*What is required*. Look below for the line with "attach(piece, body)". Extract that line and each one after it through the last, word for word.

*Data block*.
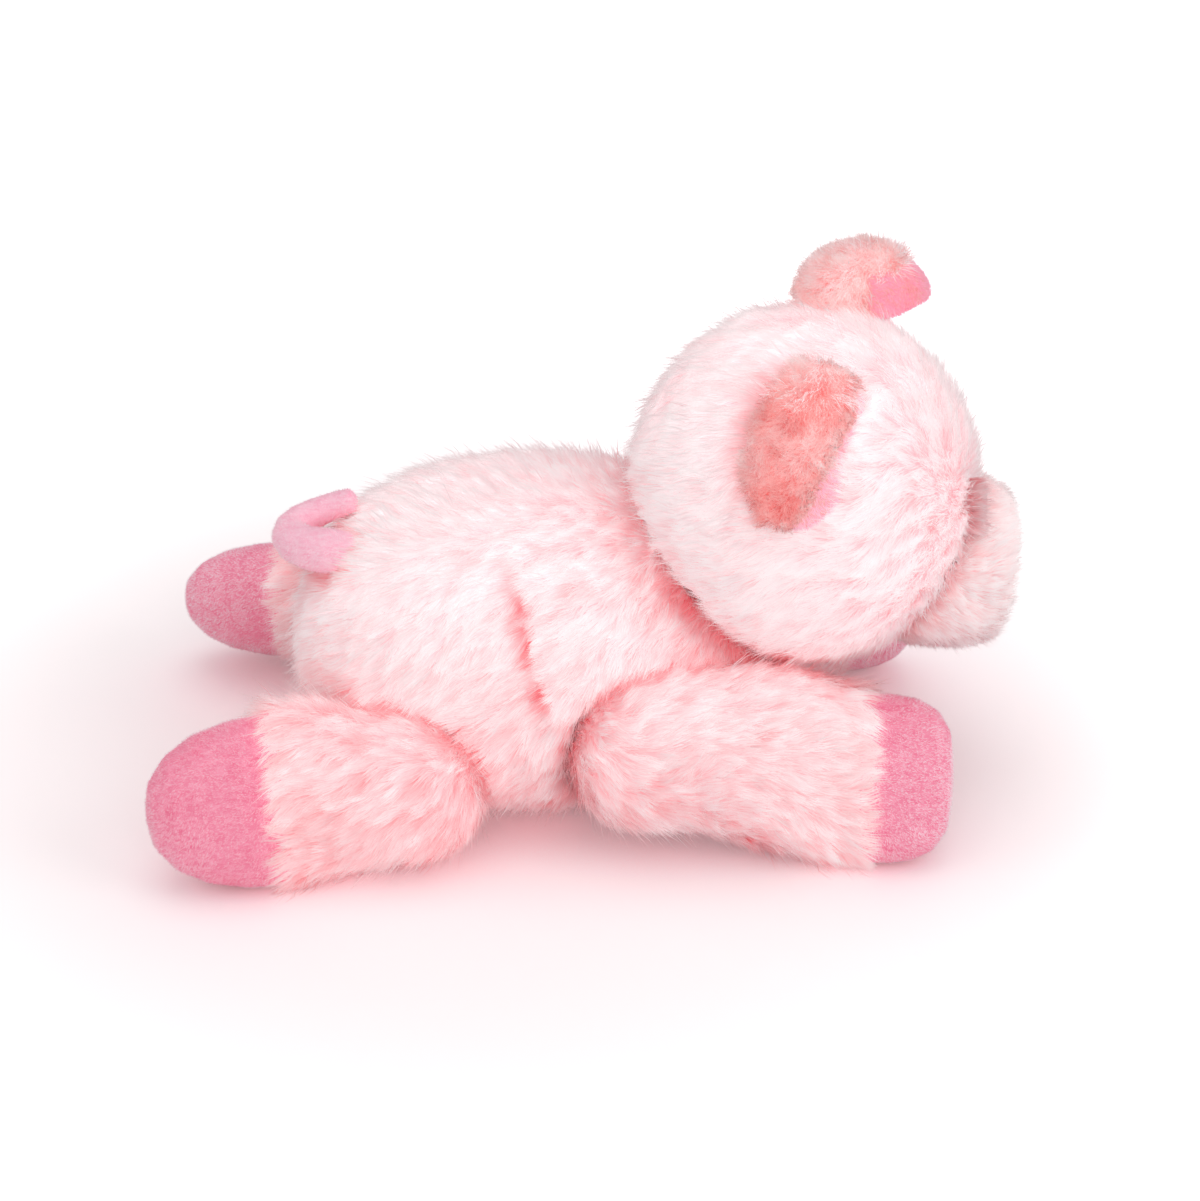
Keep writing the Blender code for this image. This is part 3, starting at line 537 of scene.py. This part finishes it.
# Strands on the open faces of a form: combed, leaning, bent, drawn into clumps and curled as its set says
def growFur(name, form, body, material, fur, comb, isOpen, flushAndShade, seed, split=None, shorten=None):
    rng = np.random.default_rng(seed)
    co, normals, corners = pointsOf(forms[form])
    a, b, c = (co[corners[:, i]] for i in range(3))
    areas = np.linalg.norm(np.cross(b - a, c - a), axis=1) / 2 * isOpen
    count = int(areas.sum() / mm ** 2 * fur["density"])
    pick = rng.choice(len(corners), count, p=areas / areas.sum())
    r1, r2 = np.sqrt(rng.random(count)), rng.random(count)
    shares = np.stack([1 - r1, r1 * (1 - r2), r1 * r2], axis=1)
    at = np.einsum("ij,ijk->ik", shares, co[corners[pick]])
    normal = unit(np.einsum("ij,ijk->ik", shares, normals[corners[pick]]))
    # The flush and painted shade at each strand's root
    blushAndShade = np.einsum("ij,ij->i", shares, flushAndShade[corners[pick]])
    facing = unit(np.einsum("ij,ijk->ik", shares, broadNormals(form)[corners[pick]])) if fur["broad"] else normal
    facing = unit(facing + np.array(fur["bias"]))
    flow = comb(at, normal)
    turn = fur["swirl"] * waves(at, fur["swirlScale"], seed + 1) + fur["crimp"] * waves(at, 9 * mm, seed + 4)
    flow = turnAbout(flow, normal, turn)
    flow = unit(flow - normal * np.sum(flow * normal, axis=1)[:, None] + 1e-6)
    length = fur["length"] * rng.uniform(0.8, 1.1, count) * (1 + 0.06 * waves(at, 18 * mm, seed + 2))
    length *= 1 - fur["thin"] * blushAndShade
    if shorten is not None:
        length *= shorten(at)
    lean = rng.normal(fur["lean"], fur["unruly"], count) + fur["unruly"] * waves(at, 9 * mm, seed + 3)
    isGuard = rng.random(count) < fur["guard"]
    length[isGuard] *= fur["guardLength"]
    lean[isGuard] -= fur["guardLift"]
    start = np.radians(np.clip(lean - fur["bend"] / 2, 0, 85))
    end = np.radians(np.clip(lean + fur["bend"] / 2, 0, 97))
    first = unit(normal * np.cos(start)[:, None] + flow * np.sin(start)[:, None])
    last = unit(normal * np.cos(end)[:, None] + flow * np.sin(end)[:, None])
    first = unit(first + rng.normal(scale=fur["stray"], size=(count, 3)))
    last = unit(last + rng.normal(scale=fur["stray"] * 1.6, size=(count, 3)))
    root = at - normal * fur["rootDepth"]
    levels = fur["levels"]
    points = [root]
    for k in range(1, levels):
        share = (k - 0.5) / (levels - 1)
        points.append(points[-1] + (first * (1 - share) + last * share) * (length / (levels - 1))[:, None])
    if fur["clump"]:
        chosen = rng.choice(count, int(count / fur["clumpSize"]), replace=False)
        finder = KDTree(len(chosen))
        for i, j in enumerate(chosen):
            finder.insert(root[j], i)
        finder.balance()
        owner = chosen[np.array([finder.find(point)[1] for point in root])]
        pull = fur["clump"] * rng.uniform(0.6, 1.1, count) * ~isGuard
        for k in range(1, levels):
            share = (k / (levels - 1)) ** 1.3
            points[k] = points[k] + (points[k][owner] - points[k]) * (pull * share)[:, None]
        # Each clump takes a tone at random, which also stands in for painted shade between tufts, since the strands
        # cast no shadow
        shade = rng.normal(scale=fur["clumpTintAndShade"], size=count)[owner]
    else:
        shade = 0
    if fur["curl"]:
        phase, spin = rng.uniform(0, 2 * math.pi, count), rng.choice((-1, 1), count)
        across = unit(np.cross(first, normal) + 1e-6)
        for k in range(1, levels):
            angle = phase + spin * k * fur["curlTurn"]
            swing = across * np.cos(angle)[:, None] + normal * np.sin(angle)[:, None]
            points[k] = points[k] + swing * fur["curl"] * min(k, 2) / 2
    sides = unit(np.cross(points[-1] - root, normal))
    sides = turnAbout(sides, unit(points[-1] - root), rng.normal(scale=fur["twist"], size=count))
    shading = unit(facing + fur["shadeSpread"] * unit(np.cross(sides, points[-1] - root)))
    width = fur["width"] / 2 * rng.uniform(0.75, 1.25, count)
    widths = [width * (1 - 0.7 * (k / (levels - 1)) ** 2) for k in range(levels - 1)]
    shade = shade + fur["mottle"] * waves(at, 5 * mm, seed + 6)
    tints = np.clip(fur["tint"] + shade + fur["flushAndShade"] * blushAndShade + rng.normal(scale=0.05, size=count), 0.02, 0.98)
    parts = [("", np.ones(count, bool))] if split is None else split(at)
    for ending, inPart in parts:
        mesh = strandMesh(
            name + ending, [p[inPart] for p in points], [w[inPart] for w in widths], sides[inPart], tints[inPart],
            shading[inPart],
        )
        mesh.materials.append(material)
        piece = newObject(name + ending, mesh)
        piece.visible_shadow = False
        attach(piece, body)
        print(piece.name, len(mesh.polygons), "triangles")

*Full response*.
        attach(piece, body)
        print(piece.name, len(mesh.polygons), "triangles")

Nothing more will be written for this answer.